El Cuarteto nº 2, “Desde las sombras’”, ya parte con su apelativo de una dimensión poética con ventaja: noche, bruma, sombra; palabras, conceptos que tienen primacía lírica. Según el compositor, Gilgamesh, de nuevo Ulises y también Eneas están debajo de la triple propuesta no sé si teatral o temporal (tres jornadas). En la jornada primera el glissando parece apunte de motivo y de trama, y la trama se hace paisaje con notas amplias, tenidas; y a veces uno cree oír una cita de Messiaen (uno cree, insisto). Hay una secuencia en esta jornada que parece teatral: hay un nudo y una crisis, hay un desenlace. Cuando me di cuenta de esto ya era tarde para buscar el planteamiento, el conflicto inicial. La jornada tercera parte de un extremo agudo que araña y grazna, y llega el silencio como objetivo, mas también como enigma; de repente, apuntes como de coral, o al menos de canto, un decrecimiento sonoro que se impulsa por frases inconclusas, diríamos que defraudadas (voluntariamente, claro; no sería necesario precisarlo, pero…). Este movimiento final presenta combinaciones ricas en sugerencias, y de resultas de ello, en tramas. En fin, dos obras bellas, incitantes, que renuncian a la rotundidad y despliegan sobre todo insinuaciones, la riqueza que puede aportar lo que no se proyecta como perentorio.

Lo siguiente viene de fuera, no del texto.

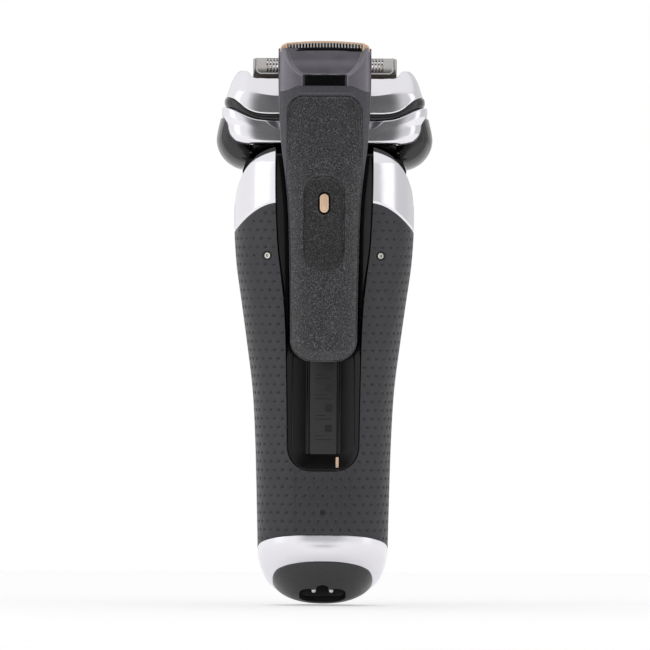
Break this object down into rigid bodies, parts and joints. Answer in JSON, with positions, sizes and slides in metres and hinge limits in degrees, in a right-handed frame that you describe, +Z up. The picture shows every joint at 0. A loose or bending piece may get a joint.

Fue un gran velada para el Arditti, algo que nos asombró a todos, a pesar de que sin duda todos lo esperábamos: el dominio del Arditti de las gamas, los matices, esas mismas sugerencias; su manera de sortear los fortes inopinados (uno de los tópicos de la vanguardia y buena parte de la música del siglo), su sentido del silencio y, cuando se tercia (con este repertorio no se tercia a menudo), de la frase que necesita amplitud y respiro. El gran arte del Arditti se puso siempre al servicio de la música de su tiempo, y muchos compositores y muchas obras le deben su notoriedad al grupo casi tanto como al valor de sus propias creaciones. En fin, el regreso de esta formación fue un triunfo más del grupo que lidera Irvine Arditti y del CDNM. No es habitual que el auditorio 400 del Reina Sofía registre un lleno así, pero así fue.